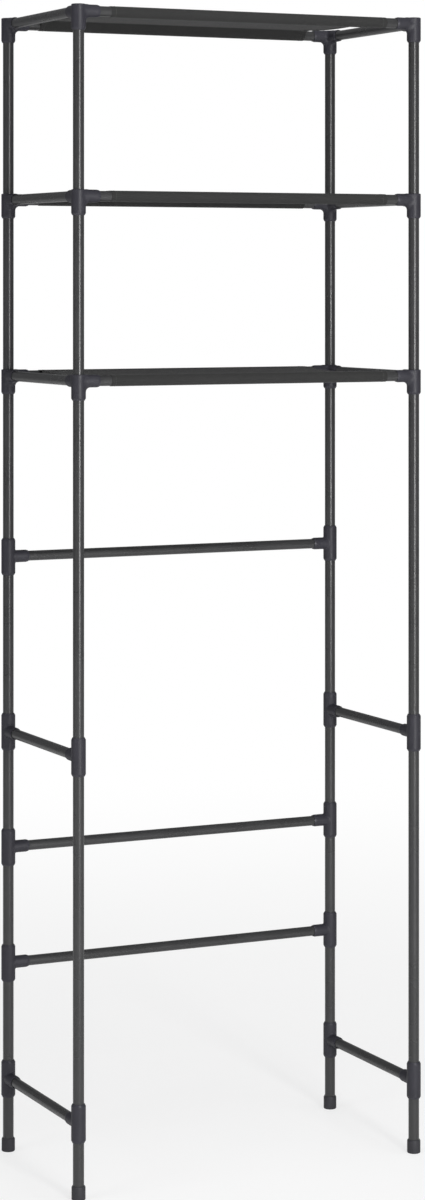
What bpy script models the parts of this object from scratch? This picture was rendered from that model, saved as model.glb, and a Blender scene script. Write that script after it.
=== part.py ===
"""Over-the-toilet storage rack: a push-together tube frame with three cloth shelves.

Metres, +Z up. The origin is on the floor under the middle of the rack, +X is the rack's right
and -Y its front. Four posts stand on push-on feet. Corner connectors hold the four tubes of
each shelf, and tee connectors hold the rear bars and the side bars. Every tube end sits in a
moulded socket, and each shelf cloth is a flat sheet with a sleeve round its front and rear tube.

Each post is two lengths of tube that meet inside the lower shelf's corner connector. The
connectors above and below that joint are sleeves on the tube.
"""

import math

import bmesh
import bpy

# Driving sizes of the frame
HEIGHT = 1.700
POST_SPACING_X = 0.545
POST_SPACING_Y = 0.270
POST_RADIUS = 0.0080
BAR_RADIUS = 0.0075
TUBE_WALL = 0.0006
FIT_GAP = 0.0003
SIDES = 12

# Levels, all measured up from the floor
SHELF_STEP = 0.2635
SHELF_TOPS = {"top": HEIGHT, "middle": HEIGHT - SHELF_STEP, "lower": HEIGHT - 2 * SHELF_STEP}
BAR_STEP = 0.1735
LOWER_SIDE_BAR_Z = 0.109
UPPER_SIDE_BAR_Z = LOWER_SIDE_BAR_Z + 3 * BAR_STEP
REAR_BARS = {
    "lower": LOWER_SIDE_BAR_Z + BAR_STEP,
    "middle": LOWER_SIDE_BAR_Z + 2 * BAR_STEP,
    "upper": UPPER_SIDE_BAR_Z + SHELF_STEP - 0.001,
}
SIDE_BARS = {"lower": LOWER_SIDE_BAR_Z, "upper": UPPER_SIDE_BAR_Z}

# Moulded connectors
BARREL_RADIUS = 0.0105
BARREL_LIP_RADIUS = 0.0089
BARREL_BORE_RADIUS = POST_RADIUS + FIT_GAP
SOCKET_RADIUS = 0.0092
SOCKET_LIP_RADIUS = 0.0084
SOCKET_BORE_RADIUS = BAR_RADIUS + FIT_GAP
TAPER = 0.0030
TEE_HEIGHT = 0.055
CORNER_HEIGHT = 0.037
SOCKET_REACH = 0.031
SOCKET_FLOOR = 0.012
SHELF_TUBE_DROP = 0.0095
CORNER_CEILING = 0.0025
STOP_RADIUS = 0.0062
STOP_HALF_HEIGHT = 0.0010
CUT_OVERRUN = 0.002

# Push-on feet
FOOT_RADIUS = 0.0100
FOOT_HEIGHT = 0.0200
FOOT_FLOOR = 0.0030
FOOT_BEVEL = 0.0015

# Shelf cloths
CLOTH_WIDTH = 0.447
SLEEVE_RADIUS = 0.0088

TUBE_END = SOCKET_FLOOR + FIT_GAP
POST_JOINT_Z = SHELF_TOPS["lower"] - CORNER_HEIGHT / 2

# Post positions, as the signs of X and Y, and the turn that points a corner's sockets inwards
POSTS = {
    "front_left": (-1, -1, 0.0),
    "front_right": (1, -1, math.pi / 2),
    "rear_right": (1, 1, math.pi),
    "rear_left": (-1, 1, -math.pi / 2),
}


def clear_scene():
    for obj in list(bpy.data.objects):
        bpy.data.objects.remove(obj, do_unlink=True)


def principled(name, colour, roughness, metallic=0.0):
    material = bpy.data.materials.new(name)
    material.use_nodes = True
    shader = material.node_tree.nodes["Principled BSDF"]
    shader.inputs["Base Color"].default_value = (*colour, 1.0)
    shader.inputs["Roughness"].default_value = roughness
    shader.inputs["Metallic"].default_value = metallic
    material.diffuse_color = (*colour, 1.0)
    return material


# Mesh helpers: rings of vertices round Z, and the faces between them

def add_ring(bm, radius, z):
    step = 2 * math.pi / SIDES
    return [bm.verts.new((radius * math.cos(i * step), radius * math.sin(i * step), z))
            for i in range(SIDES)]


def bridge(bm, lower, upper):
    for i in range(SIDES):
        j = (i + 1) % SIDES
        bm.faces.new((lower[i], lower[j], upper[j], upper[i]))


def finish_mesh(bm, name):
    bmesh.ops.recalc_face_normals(bm, faces=bm.faces)
    mesh = bpy.data.meshes.new(name)
    bm.to_mesh(mesh)
    bm.free()
    shade_round(mesh)
    return mesh


def shade_round(mesh):
    mesh.shade_smooth()
    mesh.set_sharp_from_angle(angle=math.radians(40))


def turned_solid(name, profile):
    """A solid of revolution round Z from (radius, z) pairs that run up its outer side."""
    bm = bmesh.new()
    rings = [add_ring(bm, radius, z) for radius, z in profile]
    for lower, upper in zip(rings, rings[1:]):
        bridge(bm, lower, upper)
    bm.faces.new(rings[0])
    bm.faces.new(rings[-1])
    return finish_mesh(bm, name)


def turned_shell(name, profile):
    """A solid of revolution that is open along its axis, from a closed (radius, z) outline."""
    bm = bmesh.new()
    rings = [add_ring(bm, radius, z) for radius, z in profile]
    for lower, upper in zip(rings, rings[1:] + rings[:1]):
        bridge(bm, lower, upper)
    return finish_mesh(bm, name)


def tube_mesh(name, radius, length):
    """A length of hollow tube that runs up from the origin along +Z."""
    inner = radius - TUBE_WALL
    return turned_shell(name, [(radius, 0), (radius, length), (inner, length), (inner, 0)])


def add_object(name, mesh, location=(0, 0, 0), rotation=(0, 0, 0)):
    obj = bpy.data.objects.new(name, mesh)
    obj.location = location
    obj.rotation_euler = rotation
    bpy.context.scene.collection.objects.link(obj)
    return obj


def combined_mesh(name, base, tools):
    """The base solid after a Boolean with each (operation, mesh, location, rotation) in turn."""
    body = add_object(name + "_body", base)
    helpers = []
    for operation, mesh, location, rotation in tools:
        helper = add_object(name + "_tool", mesh, location, rotation)
        helper.hide_render = True
        helper.display_type = "WIRE"
        modifier = body.modifiers.new(operation.lower(), "BOOLEAN")
        modifier.operation = operation
        modifier.solver = "EXACT"
        modifier.object = helper
        helpers.append(helper)
    depsgraph = bpy.context.evaluated_depsgraph_get()
    mesh = bpy.data.meshes.new_from_object(body.evaluated_get(depsgraph))
    mesh.name = name
    shade_round(mesh)
    for obj in [body, *helpers]:
        bpy.data.objects.remove(obj, do_unlink=True)
    return mesh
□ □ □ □
### Objective
Extract exactly the leading lines of the data, stopping at and including the line with "CUT_OVERRUN = 0.002".

### Result of this task
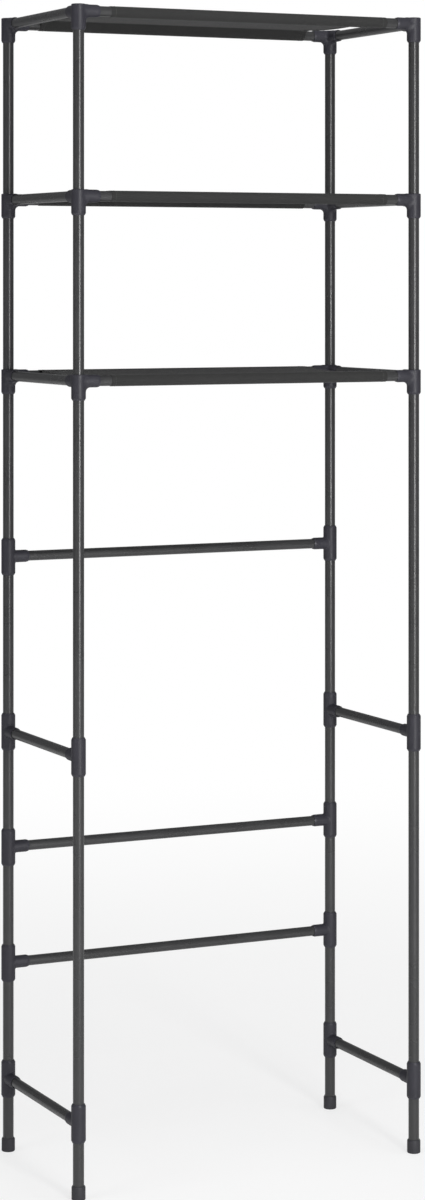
What bpy script models the parts of this object from scratch? This picture was rendered from that model, saved as model.glb, and a Blender scene script. Write that script after it.
=== part.py ===
"""Over-the-toilet storage rack: a push-together tube frame with three cloth shelves.

Metres, +Z up. The origin is on the floor under the middle of the rack, +X is the rack's right
and -Y its front. Four posts stand on push-on feet. Corner connectors hold the four tubes of
each shelf, and tee connectors hold the rear bars and the side bars. Every tube end sits in a
moulded socket, and each shelf cloth is a flat sheet with a sleeve round its front and rear tube.

Each post is two lengths of tube that meet inside the lower shelf's corner connector. The
connectors above and below that joint are sleeves on the tube.
"""

import math

import bmesh
import bpy

# Driving sizes of the frame
HEIGHT = 1.700
POST_SPACING_X = 0.545
POST_SPACING_Y = 0.270
POST_RADIUS = 0.0080
BAR_RADIUS = 0.0075
TUBE_WALL = 0.0006
FIT_GAP = 0.0003
SIDES = 12

# Levels, all measured up from the floor
SHELF_STEP = 0.2635
SHELF_TOPS = {"top": HEIGHT, "middle": HEIGHT - SHELF_STEP, "lower": HEIGHT - 2 * SHELF_STEP}
BAR_STEP = 0.1735
LOWER_SIDE_BAR_Z = 0.109
UPPER_SIDE_BAR_Z = LOWER_SIDE_BAR_Z + 3 * BAR_STEP
REAR_BARS = {
    "lower": LOWER_SIDE_BAR_Z + BAR_STEP,
    "middle": LOWER_SIDE_BAR_Z + 2 * BAR_STEP,
    "upper": UPPER_SIDE_BAR_Z + SHELF_STEP - 0.001,
}
SIDE_BARS = {"lower": LOWER_SIDE_BAR_Z, "upper": UPPER_SIDE_BAR_Z}

# Moulded connectors
BARREL_RADIUS = 0.0105
BARREL_LIP_RADIUS = 0.0089
BARREL_BORE_RADIUS = POST_RADIUS + FIT_GAP
SOCKET_RADIUS = 0.0092
SOCKET_LIP_RADIUS = 0.0084
SOCKET_BORE_RADIUS = BAR_RADIUS + FIT_GAP
TAPER = 0.0030
TEE_HEIGHT = 0.055
CORNER_HEIGHT = 0.037
SOCKET_REACH = 0.031
SOCKET_FLOOR = 0.012
SHELF_TUBE_DROP = 0.0095
CORNER_CEILING = 0.0025
STOP_RADIUS = 0.0062
STOP_HALF_HEIGHT = 0.0010
CUT_OVERRUN = 0.002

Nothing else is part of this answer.